Psychologist Roy F. Baumeister has been studying the concept of willpower and ego depletion for years. In his most popular experiment, he asked a group of test subjects to choose between chocolate and radishes before completing a difficult puzzle. The subjects who chose the radishes (and used their willpower), quit the puzzle exercise faster than those who chose the chocolates.

From this and similar experiments, Baumeister concluded that willpower is a finite resource that we can certainly run out of. Each person wakes up in the morning with a limited amount of willpower and this is depleted with every decision made and temptation resisted throughout the day. So if you’re wondering why you’re much more likely to pick up a bottle of wine on the way home than at lunchtime… there’s a hint (and also because you’re probably not an alcoholic).

With this in mind, it’s important to reserve your willpower for decisions and tasks that actually matter, which brings us to the importance of the to-do list and your most important things (MIT’s). Always get your MIT’s done first.

3. Make A To-Do List

Your brain’s working memory is for short-term storage. So whilst it’s very useful throughout the day, it can only hold a limited amount of items at once. If you start cramming it with more information than it can handle, your productivity and performance will start to crumble.

Creating a to-do list allows you to free up space in your brain for the tasks you’re working on right now. And if you step it up a level, using Buckets will allow you to create Projects to keep track of absolutely everything in your work and personal life, so that you can stay even more focused in the present moment and on the task at hand.

We waste a lot of energy thinking about doing things rather than actually doing them. If there are urgent items on your to-do list that you’re worried about, you need to get them done ASAP or you’ll spend the day procrastinating instead. Of course, you should cover your most important tasks (MITs) first, but after that, it’s time to tackle whatever is most urgent on your list.

4. When You’re Feeling Overwhelmed By Difficult Tasks, Focus On What You CAN Do

If a difficult task is driving you nuts, it’s time to change tactics. Instead, prioritize a few tasks that you know you can do. There are two ways that this will help you to increase your productivity;

  • You’ll feel more motivated and confident about completing the rest of your tasks once you have a few already completed.
  • The motivation of being “almost done” will give you the push to focus on those tougher tasks.

5. Stop Trying To Multitask

We’ve covered this endlessly, but yet still not enough. Your brain isn’t wired to multitask. Don’t do it. The end.

Just kidding (about “the end” part).

What you refer to as multitasking is actually your brain rapidly switching between tasks. Sounds exhausting, right? As you can imagine, this constant switching has a massive cognitive cost on your brain.

According to Matthew MacKinnon, MD, “science has consistently shown that the human brain can only sustain attention on one item at a time…our overestimation of our attentional capacity stems from a fundamental misunderstanding of the concept of multitasking and of the human attentional system as a whole.”

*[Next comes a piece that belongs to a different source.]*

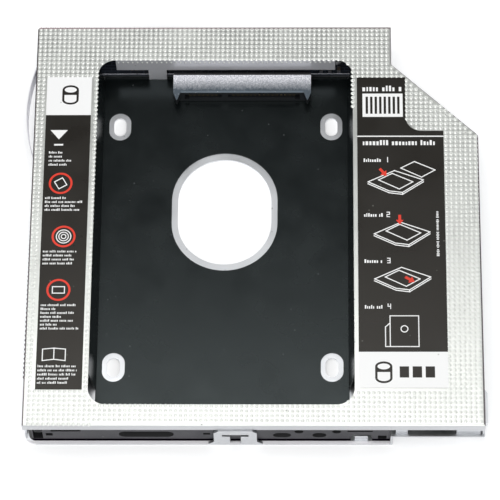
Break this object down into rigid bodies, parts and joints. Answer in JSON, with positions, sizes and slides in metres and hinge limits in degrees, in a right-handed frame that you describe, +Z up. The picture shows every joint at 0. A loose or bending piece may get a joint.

In addition, the late Stanford researcher Clifford Nass studied the work patterns of multitaskers and found that “multitaskers are terrible at every aspect of multitasking. They’re terrible at ignoring irrelevant information; they’re terrible at keeping information in their head nicely and neatly organized; and they’re terrible at switching from one task to another.”.

So rather than trying to work on 10 things at once, why not stick to your to-do list and only focus on what’s right in front of you. If you must attempt to “multitask”, only do so if you can group a max of 2 or 3 very similar tasks together.

6. Realize That Procrastination Is A Coping Strategy

We usually look at procrastination as a time management problem, but it’s actually a lot more than that. The reasoning behind why people procrastinate is quite complex and more of an emotional issue than a self-control issue.

Dr. Tim Pychyl, professor of Psychology at Carleton University in Ottawa, Canada has been studying procrastination for 19 years. In an interview with Vox he discussed the biggest misconceptions about procrastination, stating that “psychologists see procrastination as a misplaced coping mechanism, as an emotion-focused coping strategy. [People who procrastinate are] using avoidance to cope with emotions, and many of them are non-conscious emotions”.

So if you’re putting off tasks or commitments, it’s probably due to fear rather than sheer laziness. If you want to stop procrastinating, you need to identify and address that fear first.

I’m not saying that these psychological hacks will turn you into a multi-million dollar CEO overnight, but they will amp up your productivity. After all, it’s science. So give it a go and let me know how you get on!